## Begin
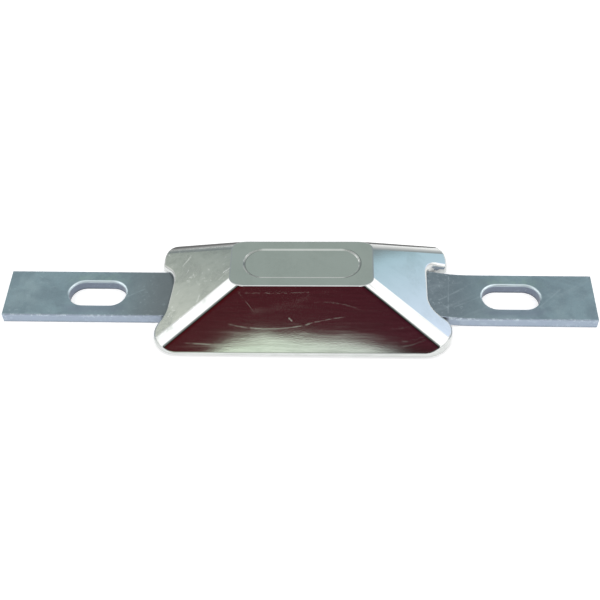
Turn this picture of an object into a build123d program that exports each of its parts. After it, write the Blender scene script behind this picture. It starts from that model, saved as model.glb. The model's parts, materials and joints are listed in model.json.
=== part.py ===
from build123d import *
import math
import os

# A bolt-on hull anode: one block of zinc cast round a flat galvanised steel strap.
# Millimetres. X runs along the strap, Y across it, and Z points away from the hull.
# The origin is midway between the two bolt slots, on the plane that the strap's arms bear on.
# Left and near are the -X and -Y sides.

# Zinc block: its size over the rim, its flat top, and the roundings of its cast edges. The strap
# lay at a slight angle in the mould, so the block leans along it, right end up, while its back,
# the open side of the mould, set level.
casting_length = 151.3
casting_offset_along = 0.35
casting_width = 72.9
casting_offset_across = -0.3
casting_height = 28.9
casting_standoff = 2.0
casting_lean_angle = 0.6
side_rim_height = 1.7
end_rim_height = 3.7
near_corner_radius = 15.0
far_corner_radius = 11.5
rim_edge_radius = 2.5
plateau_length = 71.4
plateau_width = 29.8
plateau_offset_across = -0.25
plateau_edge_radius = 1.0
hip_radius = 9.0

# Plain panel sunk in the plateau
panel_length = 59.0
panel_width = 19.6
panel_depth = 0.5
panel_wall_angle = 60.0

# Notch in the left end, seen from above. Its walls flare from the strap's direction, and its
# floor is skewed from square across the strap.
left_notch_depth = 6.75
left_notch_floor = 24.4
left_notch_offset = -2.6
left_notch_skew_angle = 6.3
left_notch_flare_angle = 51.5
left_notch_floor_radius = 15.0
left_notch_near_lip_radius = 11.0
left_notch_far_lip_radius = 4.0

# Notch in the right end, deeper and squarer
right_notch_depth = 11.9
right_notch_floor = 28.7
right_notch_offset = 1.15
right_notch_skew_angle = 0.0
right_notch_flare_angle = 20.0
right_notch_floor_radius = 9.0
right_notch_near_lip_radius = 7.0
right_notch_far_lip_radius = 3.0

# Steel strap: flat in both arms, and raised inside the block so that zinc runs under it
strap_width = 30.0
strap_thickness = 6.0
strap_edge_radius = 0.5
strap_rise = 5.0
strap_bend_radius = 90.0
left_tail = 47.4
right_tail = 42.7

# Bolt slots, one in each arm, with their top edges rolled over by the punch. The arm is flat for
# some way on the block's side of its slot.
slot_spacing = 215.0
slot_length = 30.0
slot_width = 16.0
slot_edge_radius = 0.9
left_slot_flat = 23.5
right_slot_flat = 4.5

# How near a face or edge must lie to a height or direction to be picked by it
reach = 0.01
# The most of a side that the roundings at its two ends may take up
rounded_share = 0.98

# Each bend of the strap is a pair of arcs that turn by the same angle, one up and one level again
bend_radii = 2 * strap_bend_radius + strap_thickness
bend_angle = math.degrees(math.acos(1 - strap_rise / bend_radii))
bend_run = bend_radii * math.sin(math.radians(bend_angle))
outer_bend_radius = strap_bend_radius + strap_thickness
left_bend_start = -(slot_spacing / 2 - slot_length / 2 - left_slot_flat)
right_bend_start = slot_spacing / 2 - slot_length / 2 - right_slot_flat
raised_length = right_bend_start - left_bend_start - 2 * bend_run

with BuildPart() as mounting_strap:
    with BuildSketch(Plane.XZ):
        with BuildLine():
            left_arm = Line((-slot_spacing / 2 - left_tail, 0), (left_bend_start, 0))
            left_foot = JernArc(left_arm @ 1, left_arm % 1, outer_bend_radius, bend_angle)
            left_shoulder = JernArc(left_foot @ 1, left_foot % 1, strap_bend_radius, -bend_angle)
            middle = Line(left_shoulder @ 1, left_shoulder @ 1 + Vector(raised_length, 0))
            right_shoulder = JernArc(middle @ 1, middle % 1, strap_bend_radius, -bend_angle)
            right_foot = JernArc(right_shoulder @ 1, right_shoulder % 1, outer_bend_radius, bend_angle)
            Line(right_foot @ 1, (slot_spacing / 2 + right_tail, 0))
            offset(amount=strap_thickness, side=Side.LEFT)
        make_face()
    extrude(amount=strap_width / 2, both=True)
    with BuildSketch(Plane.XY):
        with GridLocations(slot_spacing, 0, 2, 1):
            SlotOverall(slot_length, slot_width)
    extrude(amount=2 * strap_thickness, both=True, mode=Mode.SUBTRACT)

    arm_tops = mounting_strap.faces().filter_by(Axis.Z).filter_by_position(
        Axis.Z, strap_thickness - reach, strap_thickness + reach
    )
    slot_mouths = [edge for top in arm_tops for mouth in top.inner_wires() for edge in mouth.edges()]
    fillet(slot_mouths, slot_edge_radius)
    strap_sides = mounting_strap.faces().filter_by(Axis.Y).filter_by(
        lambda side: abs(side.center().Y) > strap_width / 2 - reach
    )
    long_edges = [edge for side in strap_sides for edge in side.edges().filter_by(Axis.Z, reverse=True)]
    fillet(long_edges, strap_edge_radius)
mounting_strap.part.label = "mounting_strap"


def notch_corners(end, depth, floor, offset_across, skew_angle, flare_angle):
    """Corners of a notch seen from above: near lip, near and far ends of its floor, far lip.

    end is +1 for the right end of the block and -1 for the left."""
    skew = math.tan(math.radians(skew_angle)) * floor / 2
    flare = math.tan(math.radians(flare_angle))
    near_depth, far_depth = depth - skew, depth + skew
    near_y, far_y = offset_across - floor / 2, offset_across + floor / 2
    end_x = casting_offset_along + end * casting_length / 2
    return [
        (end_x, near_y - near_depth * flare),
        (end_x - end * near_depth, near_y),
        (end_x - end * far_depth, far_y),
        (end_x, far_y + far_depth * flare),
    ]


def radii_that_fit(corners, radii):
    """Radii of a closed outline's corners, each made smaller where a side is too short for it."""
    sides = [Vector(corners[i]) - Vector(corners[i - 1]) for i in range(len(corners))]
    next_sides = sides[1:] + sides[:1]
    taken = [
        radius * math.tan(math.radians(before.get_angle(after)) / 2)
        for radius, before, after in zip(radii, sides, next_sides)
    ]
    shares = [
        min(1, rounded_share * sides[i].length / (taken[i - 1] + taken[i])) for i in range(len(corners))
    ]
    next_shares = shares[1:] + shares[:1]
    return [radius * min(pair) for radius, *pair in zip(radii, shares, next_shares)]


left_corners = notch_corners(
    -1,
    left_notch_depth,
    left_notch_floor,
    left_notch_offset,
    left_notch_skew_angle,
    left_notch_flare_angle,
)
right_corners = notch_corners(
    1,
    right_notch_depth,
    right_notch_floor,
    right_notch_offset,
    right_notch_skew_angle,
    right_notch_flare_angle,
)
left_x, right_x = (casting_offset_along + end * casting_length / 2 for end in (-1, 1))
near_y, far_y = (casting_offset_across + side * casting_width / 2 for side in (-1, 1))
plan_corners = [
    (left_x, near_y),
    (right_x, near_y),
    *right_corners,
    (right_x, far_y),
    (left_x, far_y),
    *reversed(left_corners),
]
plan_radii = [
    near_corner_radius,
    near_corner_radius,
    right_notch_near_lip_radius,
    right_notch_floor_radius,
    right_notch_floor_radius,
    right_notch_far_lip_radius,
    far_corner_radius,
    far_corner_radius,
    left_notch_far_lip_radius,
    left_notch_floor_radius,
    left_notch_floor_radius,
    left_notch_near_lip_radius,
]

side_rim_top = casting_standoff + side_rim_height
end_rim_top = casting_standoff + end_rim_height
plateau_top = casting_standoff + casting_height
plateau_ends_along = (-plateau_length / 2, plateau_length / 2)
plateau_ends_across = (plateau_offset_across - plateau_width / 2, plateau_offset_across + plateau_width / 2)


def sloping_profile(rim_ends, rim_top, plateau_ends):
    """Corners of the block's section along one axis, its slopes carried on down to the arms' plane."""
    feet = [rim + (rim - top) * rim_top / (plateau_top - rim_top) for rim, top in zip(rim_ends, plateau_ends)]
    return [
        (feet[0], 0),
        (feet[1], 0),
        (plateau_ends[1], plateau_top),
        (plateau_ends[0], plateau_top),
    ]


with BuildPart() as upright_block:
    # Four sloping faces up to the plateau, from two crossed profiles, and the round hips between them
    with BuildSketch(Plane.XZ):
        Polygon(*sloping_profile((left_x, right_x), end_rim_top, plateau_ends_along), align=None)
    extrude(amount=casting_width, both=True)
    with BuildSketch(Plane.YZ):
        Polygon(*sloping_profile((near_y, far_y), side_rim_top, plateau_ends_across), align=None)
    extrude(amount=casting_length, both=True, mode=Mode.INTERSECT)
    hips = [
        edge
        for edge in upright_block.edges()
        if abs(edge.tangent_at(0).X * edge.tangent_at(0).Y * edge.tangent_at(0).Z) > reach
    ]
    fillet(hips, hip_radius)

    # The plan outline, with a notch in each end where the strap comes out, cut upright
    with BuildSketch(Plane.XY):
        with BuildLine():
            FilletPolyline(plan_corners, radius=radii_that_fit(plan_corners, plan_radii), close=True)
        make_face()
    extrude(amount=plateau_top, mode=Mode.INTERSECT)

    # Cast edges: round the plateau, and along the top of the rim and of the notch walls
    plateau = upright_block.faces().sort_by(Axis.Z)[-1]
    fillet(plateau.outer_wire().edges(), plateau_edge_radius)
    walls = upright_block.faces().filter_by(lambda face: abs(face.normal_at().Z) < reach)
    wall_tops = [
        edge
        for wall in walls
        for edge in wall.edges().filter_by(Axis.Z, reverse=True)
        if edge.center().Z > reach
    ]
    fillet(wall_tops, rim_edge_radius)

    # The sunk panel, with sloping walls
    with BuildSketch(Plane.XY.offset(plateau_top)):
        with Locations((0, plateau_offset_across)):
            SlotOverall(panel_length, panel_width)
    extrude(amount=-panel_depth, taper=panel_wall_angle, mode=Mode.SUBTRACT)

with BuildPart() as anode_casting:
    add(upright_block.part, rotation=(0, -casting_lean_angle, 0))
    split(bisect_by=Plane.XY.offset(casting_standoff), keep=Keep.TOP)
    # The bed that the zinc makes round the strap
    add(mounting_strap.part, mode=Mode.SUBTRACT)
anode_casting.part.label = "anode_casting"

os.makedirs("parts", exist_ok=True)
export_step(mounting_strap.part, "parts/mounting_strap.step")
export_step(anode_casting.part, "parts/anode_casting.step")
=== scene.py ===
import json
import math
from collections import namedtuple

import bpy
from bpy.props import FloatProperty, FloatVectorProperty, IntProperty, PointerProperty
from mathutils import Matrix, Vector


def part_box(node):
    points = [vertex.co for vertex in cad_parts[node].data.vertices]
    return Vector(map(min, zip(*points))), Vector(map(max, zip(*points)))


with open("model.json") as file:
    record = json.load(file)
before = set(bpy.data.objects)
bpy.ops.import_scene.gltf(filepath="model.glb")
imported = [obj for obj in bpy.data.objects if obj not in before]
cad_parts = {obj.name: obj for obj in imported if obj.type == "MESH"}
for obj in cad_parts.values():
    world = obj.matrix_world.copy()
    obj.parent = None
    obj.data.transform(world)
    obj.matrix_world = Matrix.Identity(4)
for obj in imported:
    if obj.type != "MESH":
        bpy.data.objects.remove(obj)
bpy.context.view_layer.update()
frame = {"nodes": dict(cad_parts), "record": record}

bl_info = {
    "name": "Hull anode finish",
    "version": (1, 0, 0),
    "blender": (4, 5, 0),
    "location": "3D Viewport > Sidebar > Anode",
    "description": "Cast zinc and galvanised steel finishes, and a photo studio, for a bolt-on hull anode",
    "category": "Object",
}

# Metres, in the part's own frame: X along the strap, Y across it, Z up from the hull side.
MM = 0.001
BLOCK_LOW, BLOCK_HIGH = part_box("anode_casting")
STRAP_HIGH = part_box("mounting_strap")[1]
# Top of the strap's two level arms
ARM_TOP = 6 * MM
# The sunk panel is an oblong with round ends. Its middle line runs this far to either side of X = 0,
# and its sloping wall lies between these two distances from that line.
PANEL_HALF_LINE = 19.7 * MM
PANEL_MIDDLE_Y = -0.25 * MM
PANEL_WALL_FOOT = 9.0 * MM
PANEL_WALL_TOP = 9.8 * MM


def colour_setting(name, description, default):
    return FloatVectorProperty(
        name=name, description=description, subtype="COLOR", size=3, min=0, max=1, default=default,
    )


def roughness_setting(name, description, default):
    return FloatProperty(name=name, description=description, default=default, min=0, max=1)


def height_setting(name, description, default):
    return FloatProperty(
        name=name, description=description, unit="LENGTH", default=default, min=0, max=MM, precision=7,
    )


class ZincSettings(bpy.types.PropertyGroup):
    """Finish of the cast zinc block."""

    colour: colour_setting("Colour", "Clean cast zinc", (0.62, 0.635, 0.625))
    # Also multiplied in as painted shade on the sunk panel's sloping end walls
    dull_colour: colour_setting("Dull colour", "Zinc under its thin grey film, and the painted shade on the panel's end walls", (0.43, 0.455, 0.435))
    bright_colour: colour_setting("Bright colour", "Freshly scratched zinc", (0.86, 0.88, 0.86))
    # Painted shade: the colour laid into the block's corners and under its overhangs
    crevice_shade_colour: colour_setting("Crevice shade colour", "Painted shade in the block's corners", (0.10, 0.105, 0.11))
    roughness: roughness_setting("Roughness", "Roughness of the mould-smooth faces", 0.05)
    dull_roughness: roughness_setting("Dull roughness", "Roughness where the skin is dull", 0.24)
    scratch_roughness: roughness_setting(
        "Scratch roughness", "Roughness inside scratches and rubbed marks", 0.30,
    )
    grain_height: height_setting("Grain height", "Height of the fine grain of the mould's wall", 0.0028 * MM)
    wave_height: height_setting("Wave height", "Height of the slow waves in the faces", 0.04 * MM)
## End
## Begin
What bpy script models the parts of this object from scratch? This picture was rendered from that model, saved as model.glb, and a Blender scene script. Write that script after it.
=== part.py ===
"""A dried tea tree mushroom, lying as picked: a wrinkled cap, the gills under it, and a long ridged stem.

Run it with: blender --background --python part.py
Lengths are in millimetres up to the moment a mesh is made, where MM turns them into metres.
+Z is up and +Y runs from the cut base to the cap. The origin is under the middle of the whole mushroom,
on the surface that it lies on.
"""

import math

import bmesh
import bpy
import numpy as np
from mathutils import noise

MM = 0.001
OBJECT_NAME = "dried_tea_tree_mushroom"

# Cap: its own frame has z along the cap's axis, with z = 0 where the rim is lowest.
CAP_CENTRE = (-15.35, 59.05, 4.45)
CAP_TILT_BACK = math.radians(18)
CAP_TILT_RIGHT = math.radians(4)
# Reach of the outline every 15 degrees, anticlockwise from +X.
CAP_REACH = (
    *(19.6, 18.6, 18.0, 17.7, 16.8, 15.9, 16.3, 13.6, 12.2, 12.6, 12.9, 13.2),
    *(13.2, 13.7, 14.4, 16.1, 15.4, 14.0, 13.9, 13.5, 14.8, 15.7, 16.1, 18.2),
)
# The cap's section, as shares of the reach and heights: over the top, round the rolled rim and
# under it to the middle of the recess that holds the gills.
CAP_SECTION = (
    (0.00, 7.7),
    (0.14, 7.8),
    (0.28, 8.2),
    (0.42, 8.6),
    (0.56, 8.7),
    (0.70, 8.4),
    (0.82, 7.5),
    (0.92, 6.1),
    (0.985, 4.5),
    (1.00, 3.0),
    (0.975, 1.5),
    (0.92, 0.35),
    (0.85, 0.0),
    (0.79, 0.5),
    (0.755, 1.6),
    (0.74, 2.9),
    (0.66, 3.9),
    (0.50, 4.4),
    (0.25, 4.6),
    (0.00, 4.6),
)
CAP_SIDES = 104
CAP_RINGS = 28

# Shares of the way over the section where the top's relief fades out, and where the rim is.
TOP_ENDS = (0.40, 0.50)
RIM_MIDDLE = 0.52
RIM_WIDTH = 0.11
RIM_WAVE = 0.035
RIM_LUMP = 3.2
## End
## Begin
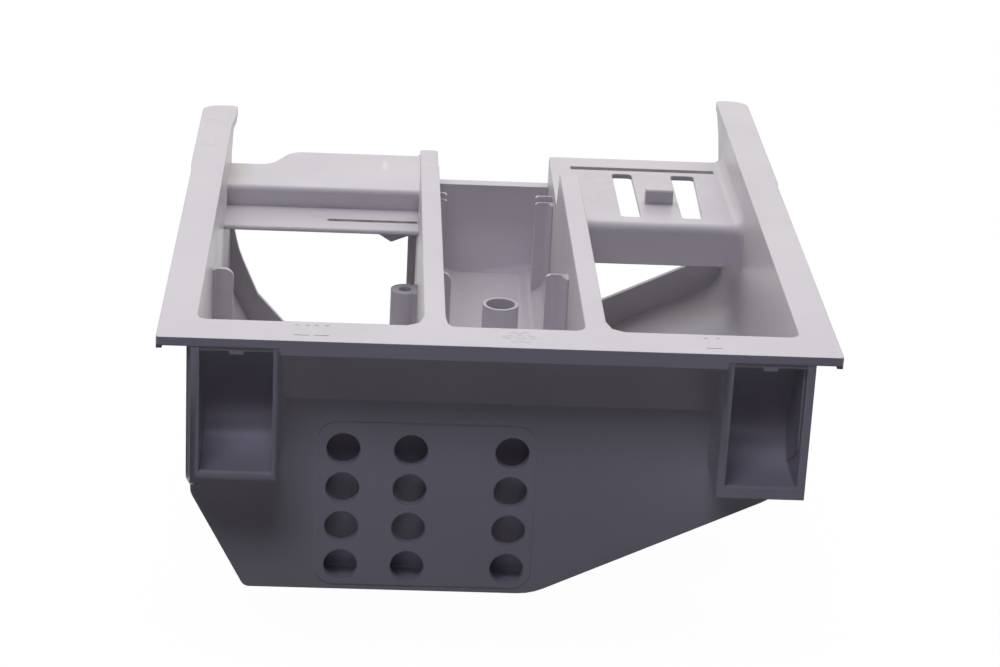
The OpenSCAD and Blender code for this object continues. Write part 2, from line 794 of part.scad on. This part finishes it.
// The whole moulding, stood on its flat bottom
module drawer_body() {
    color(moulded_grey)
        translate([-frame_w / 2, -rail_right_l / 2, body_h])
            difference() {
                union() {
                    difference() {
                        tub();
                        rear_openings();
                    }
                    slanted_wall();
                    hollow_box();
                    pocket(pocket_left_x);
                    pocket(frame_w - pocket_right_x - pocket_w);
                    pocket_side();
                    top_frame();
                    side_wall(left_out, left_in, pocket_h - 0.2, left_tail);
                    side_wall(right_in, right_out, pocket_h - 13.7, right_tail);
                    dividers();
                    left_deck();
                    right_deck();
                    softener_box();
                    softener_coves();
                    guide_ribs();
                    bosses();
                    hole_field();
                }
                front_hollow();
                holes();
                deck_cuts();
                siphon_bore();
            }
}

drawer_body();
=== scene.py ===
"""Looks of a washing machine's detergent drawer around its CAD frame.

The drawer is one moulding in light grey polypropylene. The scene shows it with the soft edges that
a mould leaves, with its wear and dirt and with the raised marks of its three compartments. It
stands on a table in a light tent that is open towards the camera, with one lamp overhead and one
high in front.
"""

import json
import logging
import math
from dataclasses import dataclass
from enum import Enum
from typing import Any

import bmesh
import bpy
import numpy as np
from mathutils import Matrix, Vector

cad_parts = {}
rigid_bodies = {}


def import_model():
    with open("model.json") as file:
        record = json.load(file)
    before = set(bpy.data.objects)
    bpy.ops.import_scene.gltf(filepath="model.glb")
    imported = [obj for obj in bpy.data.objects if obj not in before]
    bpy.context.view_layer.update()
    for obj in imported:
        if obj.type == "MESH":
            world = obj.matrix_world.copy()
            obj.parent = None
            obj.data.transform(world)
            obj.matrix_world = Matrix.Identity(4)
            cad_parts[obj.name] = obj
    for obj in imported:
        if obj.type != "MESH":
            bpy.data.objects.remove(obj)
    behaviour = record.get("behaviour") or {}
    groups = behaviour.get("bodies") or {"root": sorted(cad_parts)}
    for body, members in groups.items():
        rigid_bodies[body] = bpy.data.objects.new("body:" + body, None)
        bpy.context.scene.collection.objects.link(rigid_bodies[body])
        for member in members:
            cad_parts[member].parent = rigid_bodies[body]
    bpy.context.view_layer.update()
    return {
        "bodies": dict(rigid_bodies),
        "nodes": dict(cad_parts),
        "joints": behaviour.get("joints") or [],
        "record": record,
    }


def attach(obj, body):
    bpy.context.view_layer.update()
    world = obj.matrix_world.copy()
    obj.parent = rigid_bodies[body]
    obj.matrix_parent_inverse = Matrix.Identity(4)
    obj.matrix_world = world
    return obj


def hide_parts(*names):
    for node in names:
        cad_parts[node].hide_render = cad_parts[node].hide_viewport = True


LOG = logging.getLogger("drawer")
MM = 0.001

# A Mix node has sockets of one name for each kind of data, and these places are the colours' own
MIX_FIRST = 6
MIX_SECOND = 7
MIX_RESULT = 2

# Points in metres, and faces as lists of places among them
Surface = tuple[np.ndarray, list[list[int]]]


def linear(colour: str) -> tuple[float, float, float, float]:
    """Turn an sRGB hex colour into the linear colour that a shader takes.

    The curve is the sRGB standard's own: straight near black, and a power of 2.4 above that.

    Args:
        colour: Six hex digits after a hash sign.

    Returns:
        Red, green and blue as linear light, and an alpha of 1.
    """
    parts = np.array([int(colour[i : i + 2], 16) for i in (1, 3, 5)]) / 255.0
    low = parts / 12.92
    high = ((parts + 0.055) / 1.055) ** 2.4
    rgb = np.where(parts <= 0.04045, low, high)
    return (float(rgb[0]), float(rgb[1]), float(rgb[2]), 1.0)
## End
Exercise brief. Give back, exactly as written, each line from the one that contains "Turn this picture" through the one that contains "# Left and near are the -X and -Y sides.".

Correct answer.
Turn this picture of an object into a build123d program that exports each of its parts. After it, write the Blender scene script behind this picture. It starts from that model, saved as model.glb. The model's parts, materials and joints are listed in model.json.
=== part.py ===
from build123d import *
import math
import os

# A bolt-on hull anode: one block of zinc cast round a flat galvanised steel strap.
# Millimetres. X runs along the strap, Y across it, and Z points away from the hull.
# The origin is midway between the two bolt slots, on the plane that the strap's arms bear on.
# Left and near are the -X and -Y sides.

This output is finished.